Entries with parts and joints
----

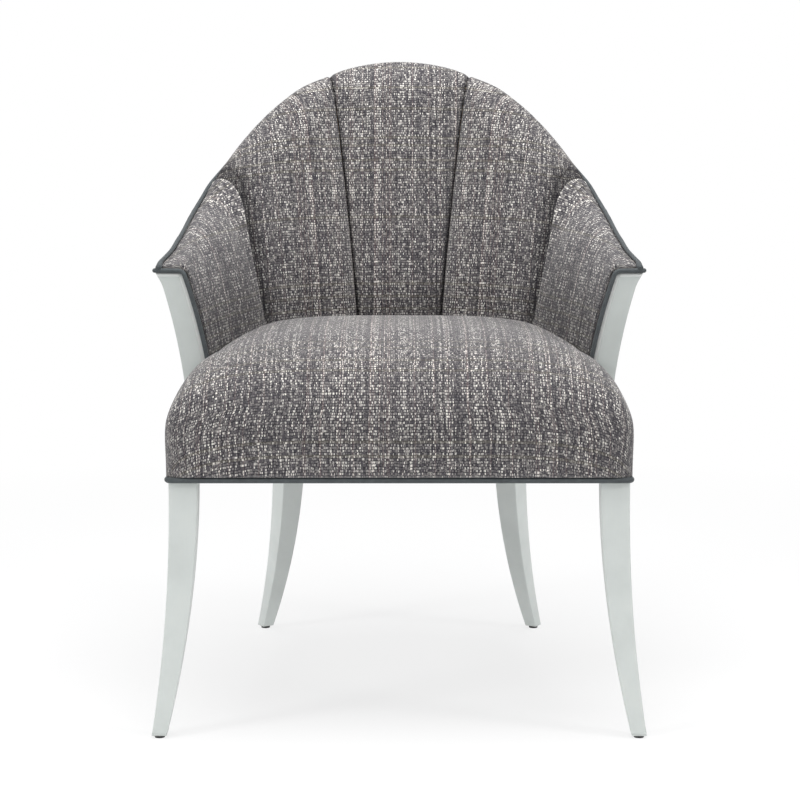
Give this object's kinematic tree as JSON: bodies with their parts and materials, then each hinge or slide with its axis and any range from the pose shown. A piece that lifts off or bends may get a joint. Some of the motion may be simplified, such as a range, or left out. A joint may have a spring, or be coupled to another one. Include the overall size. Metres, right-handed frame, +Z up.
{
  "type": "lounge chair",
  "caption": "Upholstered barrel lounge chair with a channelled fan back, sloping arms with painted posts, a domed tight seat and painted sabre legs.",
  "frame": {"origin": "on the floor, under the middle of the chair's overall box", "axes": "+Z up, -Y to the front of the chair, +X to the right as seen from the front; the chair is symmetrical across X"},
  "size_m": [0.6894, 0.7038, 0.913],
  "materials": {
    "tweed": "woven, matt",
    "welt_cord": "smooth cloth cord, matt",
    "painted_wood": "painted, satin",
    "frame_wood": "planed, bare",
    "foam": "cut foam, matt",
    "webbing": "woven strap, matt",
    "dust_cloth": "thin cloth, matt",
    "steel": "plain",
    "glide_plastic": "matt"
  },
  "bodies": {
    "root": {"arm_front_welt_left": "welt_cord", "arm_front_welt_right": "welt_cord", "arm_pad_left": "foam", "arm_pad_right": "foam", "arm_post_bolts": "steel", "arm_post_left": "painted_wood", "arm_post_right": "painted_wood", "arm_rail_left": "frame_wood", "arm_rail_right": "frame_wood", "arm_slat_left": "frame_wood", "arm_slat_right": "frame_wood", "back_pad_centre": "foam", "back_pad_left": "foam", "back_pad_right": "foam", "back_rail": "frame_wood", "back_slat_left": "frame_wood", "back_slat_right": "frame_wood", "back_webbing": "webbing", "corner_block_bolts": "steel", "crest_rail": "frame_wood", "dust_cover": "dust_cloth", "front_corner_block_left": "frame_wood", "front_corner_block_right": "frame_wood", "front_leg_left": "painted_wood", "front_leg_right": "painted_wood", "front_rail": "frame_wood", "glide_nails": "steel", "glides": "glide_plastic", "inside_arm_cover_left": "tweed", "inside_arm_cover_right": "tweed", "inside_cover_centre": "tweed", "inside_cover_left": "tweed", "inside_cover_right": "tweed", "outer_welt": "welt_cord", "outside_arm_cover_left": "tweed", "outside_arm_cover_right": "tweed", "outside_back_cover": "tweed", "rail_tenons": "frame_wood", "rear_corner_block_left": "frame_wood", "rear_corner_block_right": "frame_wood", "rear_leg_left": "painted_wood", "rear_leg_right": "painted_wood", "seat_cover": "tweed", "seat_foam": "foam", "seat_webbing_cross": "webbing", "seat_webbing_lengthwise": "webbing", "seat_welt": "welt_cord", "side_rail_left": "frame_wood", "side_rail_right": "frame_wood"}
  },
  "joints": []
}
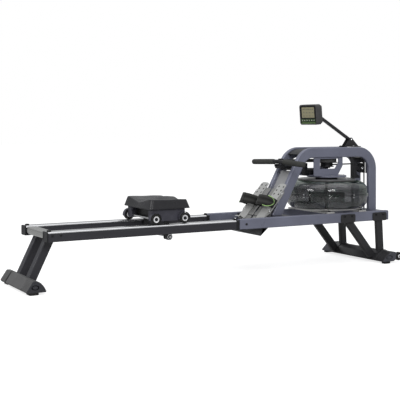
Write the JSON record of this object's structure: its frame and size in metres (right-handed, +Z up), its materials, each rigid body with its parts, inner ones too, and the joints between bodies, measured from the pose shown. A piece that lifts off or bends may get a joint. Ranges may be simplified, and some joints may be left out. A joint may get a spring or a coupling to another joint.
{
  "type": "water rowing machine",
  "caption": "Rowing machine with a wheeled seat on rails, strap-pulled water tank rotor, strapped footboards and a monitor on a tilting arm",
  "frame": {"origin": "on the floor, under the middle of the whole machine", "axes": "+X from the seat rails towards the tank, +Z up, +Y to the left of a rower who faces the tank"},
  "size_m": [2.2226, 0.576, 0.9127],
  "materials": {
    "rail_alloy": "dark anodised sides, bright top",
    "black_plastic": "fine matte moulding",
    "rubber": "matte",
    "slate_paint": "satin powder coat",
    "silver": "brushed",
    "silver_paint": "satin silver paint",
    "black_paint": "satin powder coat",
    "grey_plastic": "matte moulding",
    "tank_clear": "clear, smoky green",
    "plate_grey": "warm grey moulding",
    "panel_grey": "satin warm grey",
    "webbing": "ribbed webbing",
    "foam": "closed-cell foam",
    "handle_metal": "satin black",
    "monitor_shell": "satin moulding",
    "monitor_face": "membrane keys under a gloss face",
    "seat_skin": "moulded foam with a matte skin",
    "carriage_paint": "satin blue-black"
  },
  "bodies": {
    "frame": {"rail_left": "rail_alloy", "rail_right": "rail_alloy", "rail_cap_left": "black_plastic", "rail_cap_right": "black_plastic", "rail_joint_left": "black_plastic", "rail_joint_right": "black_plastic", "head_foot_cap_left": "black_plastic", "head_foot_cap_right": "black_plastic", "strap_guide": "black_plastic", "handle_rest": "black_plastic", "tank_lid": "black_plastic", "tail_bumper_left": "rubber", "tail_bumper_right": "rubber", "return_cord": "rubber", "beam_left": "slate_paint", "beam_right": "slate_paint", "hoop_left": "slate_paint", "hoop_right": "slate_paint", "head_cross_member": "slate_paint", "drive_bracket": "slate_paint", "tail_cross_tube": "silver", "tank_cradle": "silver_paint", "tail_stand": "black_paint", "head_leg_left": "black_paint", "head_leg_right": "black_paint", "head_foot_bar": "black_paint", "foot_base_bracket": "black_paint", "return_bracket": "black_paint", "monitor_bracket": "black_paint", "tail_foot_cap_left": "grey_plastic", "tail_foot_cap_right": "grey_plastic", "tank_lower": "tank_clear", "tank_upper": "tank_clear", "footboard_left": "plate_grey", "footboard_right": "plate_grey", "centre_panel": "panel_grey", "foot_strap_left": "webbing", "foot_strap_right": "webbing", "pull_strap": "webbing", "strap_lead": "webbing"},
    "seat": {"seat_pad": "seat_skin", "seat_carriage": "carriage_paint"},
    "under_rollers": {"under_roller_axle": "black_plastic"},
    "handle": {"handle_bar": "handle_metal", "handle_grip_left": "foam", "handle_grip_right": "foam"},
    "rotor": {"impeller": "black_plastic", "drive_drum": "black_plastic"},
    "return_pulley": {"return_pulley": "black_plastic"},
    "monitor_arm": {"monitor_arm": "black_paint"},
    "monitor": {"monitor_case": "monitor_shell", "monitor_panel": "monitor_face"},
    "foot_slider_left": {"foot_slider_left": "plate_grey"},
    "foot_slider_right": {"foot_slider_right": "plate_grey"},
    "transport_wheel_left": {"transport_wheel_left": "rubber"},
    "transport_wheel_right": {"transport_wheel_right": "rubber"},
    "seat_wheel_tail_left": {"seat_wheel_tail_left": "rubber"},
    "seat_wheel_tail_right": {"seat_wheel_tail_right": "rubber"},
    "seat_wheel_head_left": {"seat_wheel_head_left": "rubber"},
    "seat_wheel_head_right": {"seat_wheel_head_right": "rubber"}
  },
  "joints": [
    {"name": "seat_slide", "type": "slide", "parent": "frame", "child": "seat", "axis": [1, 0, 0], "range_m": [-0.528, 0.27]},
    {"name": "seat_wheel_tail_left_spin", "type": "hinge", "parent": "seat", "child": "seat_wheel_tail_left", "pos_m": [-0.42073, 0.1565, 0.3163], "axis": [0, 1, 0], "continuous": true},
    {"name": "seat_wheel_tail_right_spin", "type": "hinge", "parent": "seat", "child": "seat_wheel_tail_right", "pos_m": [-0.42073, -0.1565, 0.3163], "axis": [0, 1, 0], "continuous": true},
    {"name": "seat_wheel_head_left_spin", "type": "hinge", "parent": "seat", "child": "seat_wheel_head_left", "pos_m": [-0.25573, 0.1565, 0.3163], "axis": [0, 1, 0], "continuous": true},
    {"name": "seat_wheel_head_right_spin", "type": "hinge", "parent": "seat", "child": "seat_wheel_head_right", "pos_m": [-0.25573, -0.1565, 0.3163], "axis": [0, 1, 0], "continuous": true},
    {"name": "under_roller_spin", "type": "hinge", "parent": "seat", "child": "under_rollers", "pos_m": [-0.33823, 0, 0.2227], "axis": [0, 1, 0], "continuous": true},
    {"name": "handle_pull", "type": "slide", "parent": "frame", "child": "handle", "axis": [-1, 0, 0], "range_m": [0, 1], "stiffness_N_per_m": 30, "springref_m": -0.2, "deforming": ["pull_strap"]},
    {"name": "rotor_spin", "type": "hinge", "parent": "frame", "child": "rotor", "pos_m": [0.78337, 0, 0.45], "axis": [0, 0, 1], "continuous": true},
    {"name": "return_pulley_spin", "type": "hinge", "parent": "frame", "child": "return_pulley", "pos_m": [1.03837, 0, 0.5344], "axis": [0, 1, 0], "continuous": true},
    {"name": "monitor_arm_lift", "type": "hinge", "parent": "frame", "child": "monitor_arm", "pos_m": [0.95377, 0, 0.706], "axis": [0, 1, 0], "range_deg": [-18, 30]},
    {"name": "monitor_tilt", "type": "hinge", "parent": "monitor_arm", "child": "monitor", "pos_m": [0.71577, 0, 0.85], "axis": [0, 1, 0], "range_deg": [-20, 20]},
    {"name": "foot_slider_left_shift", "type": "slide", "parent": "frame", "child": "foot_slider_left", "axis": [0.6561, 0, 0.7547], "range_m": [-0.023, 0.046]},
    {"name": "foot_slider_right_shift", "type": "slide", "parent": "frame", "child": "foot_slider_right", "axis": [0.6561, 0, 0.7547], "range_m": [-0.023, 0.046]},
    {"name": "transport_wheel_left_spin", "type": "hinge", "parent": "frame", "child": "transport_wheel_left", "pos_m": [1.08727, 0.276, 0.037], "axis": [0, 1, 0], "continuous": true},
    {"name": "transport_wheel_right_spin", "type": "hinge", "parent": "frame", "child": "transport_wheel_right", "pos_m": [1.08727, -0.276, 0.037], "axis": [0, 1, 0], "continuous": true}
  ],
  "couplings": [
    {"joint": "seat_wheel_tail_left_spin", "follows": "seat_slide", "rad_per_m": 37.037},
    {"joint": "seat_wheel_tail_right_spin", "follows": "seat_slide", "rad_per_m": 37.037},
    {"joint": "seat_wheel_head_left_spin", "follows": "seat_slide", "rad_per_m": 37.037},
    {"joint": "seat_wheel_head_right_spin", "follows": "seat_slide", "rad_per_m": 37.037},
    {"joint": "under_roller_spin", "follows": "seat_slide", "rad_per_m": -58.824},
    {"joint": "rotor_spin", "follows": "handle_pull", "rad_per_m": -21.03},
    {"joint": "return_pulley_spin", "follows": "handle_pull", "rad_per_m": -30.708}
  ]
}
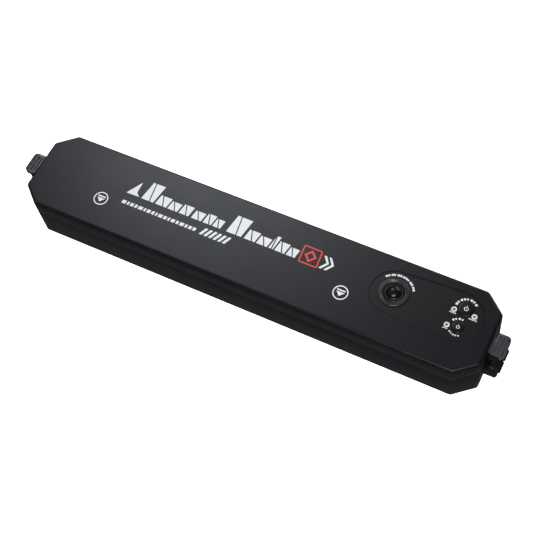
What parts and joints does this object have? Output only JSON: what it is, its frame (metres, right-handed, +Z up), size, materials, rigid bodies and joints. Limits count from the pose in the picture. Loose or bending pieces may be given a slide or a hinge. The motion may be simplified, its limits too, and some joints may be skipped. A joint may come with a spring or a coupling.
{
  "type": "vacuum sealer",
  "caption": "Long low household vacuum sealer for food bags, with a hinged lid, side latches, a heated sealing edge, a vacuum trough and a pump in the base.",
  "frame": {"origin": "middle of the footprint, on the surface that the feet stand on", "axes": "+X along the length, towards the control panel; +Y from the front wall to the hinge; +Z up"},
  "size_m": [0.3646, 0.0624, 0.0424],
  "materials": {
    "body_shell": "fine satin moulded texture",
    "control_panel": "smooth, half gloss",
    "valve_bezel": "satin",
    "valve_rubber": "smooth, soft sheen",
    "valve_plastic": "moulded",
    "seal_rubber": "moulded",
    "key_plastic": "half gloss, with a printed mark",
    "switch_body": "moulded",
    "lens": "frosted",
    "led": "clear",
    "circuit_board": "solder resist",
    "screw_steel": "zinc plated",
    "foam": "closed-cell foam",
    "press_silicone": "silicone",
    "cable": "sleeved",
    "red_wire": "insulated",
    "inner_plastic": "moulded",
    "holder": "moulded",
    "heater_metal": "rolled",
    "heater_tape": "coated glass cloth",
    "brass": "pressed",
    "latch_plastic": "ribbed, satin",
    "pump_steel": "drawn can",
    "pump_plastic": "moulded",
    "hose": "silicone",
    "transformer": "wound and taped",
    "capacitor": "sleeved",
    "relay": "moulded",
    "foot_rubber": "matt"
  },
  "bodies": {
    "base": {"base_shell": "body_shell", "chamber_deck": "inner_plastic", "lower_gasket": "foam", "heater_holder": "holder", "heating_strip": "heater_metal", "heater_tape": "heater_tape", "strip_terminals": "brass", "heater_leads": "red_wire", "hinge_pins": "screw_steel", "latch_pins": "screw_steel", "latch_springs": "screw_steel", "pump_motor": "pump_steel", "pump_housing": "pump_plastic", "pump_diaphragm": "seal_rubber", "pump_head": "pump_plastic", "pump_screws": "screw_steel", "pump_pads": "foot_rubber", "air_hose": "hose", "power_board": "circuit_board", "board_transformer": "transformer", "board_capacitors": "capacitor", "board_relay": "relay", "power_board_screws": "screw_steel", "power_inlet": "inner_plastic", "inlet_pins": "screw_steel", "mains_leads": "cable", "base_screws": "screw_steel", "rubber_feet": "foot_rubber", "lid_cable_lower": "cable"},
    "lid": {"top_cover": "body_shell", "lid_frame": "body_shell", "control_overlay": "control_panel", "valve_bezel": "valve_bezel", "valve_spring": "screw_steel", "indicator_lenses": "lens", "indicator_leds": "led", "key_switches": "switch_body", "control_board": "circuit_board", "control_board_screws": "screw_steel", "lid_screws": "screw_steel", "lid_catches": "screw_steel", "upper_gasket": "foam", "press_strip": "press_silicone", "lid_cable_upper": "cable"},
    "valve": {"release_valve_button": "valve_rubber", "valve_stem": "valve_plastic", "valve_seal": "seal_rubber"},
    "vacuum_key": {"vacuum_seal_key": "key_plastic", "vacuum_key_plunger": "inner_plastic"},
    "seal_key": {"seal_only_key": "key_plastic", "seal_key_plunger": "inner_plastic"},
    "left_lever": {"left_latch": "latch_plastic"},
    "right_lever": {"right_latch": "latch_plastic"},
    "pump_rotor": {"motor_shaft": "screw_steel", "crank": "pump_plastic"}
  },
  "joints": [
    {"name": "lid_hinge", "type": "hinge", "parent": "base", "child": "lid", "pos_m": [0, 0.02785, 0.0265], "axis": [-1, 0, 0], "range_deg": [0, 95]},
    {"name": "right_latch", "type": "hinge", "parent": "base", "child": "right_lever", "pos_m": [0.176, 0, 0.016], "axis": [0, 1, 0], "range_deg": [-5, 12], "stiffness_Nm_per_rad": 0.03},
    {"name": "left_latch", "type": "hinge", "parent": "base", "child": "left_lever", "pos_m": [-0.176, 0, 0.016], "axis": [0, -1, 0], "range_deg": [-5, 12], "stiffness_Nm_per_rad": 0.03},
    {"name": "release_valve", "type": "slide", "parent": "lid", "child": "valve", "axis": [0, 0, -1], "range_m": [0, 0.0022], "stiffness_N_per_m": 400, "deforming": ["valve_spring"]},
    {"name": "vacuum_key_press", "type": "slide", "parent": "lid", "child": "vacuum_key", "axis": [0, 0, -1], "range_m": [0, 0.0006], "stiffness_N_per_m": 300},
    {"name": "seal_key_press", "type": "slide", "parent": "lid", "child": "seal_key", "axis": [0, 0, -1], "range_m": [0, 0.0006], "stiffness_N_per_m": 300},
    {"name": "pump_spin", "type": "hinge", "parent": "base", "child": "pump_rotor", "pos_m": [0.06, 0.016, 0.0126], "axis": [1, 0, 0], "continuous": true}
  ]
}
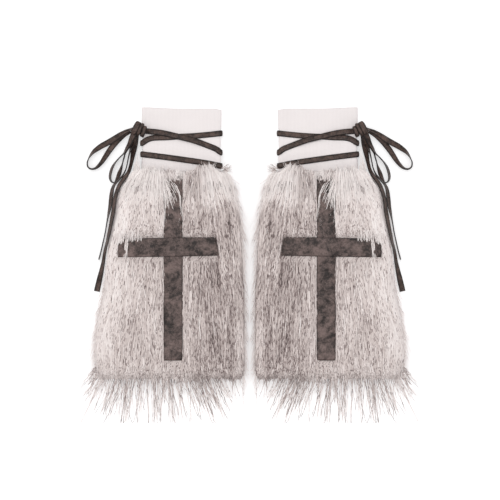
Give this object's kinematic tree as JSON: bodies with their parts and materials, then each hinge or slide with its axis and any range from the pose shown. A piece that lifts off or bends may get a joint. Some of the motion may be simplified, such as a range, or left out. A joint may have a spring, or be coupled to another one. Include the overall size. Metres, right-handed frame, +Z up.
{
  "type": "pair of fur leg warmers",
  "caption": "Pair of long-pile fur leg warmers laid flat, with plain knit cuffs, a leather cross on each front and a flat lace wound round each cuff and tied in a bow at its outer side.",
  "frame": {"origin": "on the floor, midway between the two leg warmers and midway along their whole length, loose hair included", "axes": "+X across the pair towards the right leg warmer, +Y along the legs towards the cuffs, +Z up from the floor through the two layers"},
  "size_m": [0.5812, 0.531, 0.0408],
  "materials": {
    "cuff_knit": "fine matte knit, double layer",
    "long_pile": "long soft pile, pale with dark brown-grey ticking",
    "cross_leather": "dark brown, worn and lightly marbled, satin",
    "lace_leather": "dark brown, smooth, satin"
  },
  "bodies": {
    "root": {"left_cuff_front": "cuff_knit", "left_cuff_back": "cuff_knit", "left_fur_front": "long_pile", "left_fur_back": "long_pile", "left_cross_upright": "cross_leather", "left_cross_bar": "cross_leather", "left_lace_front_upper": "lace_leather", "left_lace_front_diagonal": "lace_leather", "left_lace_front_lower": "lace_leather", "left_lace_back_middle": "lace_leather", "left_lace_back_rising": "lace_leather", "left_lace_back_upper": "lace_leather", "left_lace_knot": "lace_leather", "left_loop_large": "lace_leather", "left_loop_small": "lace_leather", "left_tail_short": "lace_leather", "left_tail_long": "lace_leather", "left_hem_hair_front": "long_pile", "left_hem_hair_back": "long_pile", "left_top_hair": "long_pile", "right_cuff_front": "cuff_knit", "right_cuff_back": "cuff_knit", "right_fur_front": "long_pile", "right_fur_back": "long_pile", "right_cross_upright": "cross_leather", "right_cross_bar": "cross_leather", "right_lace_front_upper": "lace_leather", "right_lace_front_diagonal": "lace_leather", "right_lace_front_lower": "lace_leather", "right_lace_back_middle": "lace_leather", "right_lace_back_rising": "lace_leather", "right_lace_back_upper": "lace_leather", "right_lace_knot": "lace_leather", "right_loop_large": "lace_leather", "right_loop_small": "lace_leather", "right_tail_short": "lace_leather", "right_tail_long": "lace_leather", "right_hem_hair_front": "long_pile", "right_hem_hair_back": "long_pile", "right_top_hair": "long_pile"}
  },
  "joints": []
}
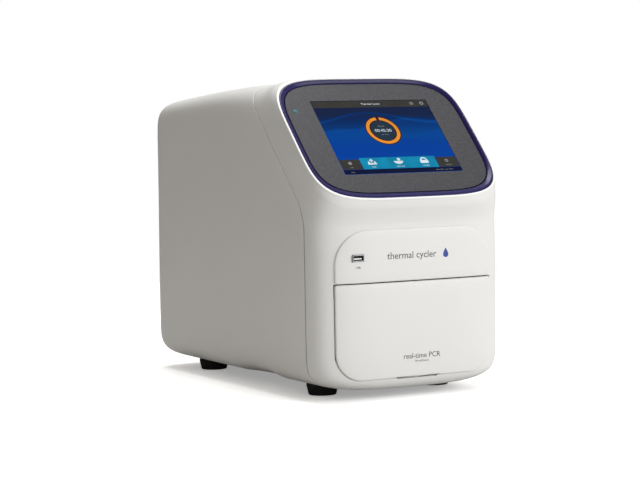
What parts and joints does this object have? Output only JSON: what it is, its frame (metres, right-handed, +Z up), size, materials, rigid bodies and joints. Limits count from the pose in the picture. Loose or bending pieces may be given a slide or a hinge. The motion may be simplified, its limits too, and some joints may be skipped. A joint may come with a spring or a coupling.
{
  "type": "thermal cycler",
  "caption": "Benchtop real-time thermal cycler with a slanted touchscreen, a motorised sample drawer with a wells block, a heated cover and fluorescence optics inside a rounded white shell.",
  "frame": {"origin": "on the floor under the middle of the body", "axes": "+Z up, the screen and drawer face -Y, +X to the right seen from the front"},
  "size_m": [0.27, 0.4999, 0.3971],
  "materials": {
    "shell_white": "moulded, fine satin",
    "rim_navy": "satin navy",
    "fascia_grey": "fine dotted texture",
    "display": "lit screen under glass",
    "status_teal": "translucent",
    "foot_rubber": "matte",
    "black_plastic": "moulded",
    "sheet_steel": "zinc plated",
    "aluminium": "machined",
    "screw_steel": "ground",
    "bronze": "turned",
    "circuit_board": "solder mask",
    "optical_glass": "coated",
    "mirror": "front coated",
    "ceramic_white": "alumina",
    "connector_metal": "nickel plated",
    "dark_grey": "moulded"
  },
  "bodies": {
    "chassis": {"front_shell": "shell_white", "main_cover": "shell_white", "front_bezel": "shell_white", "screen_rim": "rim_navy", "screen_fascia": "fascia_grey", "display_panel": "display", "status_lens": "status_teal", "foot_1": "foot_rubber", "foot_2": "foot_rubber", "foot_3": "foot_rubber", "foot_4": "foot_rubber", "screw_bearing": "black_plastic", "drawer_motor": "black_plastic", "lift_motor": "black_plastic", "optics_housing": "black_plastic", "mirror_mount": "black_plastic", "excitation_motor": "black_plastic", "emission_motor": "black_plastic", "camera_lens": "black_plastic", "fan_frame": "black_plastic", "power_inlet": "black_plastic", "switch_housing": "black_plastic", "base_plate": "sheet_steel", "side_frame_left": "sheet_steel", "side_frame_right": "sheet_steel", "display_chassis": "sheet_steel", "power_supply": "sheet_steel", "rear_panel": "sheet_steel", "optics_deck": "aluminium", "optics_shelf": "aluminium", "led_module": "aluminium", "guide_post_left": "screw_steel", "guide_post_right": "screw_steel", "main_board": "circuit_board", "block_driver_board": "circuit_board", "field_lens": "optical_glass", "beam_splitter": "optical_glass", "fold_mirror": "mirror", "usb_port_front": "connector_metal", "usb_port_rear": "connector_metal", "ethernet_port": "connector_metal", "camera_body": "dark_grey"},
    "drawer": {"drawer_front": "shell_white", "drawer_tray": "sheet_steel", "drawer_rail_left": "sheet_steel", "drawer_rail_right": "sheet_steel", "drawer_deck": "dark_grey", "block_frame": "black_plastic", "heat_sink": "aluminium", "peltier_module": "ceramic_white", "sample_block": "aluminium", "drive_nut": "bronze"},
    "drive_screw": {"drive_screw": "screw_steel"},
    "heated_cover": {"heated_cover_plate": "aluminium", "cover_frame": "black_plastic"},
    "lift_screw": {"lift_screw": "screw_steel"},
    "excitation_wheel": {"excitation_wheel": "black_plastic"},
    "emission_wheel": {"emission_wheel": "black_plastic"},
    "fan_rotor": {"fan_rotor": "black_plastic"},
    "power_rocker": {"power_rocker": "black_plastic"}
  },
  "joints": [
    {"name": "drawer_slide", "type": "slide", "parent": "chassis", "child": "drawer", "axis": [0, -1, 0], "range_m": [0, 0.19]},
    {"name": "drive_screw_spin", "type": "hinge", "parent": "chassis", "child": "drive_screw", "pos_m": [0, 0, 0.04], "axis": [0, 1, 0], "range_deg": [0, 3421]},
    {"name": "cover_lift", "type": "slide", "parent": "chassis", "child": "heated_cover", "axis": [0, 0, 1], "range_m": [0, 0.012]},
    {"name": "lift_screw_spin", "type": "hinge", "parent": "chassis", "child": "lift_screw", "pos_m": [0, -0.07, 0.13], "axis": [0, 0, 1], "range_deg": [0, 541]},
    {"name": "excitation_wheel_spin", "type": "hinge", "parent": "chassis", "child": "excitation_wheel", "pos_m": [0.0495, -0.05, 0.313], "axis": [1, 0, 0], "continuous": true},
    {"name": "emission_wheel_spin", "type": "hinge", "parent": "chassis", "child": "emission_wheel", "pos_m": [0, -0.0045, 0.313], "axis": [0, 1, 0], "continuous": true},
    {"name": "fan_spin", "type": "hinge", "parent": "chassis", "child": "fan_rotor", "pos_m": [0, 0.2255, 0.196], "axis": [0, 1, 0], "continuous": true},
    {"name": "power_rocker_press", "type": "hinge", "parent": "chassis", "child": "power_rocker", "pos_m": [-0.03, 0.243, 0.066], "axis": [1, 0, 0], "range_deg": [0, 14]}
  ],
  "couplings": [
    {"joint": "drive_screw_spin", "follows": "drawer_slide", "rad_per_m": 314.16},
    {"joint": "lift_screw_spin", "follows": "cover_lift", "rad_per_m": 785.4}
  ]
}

----

▶ The request
Look through the entries above and report each line where the string "that" occurs.

▶ Answer for the task
Give this object's kinematic tree as JSON: bodies with their parts and materials, then each hinge or slide with its axis and any range from the pose shown. A piece that lifts off or bends may get a joint. Some of the motion may be simplified, such as a range, or left out. A joint may have a spring, or be coupled to another one. Include the overall size. Metres, right-handed frame, +Z up.
Write the JSON record of this object's structure: its frame and size in metres (right-handed, +Z up), its materials, each rigid body with its parts, inner ones too, and the joints between bodies, measured from the pose shown. A piece that lifts off or bends may get a joint. Ranges may be simplified, and some joints may be left out. A joint may get a spring or a coupling to another joint.
  "frame": {"origin": "middle of the footprint, on the surface that the feet stand on", "axes": "+X along the length, towards the control panel; +Y from the front wall to the hinge; +Z up"},
Give this object's kinematic tree as JSON: bodies with their parts and materials, then each hinge or slide with its axis and any range from the pose shown. A piece that lifts off or bends may get a joint. Some of the motion may be simplified, such as a range, or left out. A joint may have a spring, or be coupled to another one. Include the overall size. Metres, right-handed frame, +Z up.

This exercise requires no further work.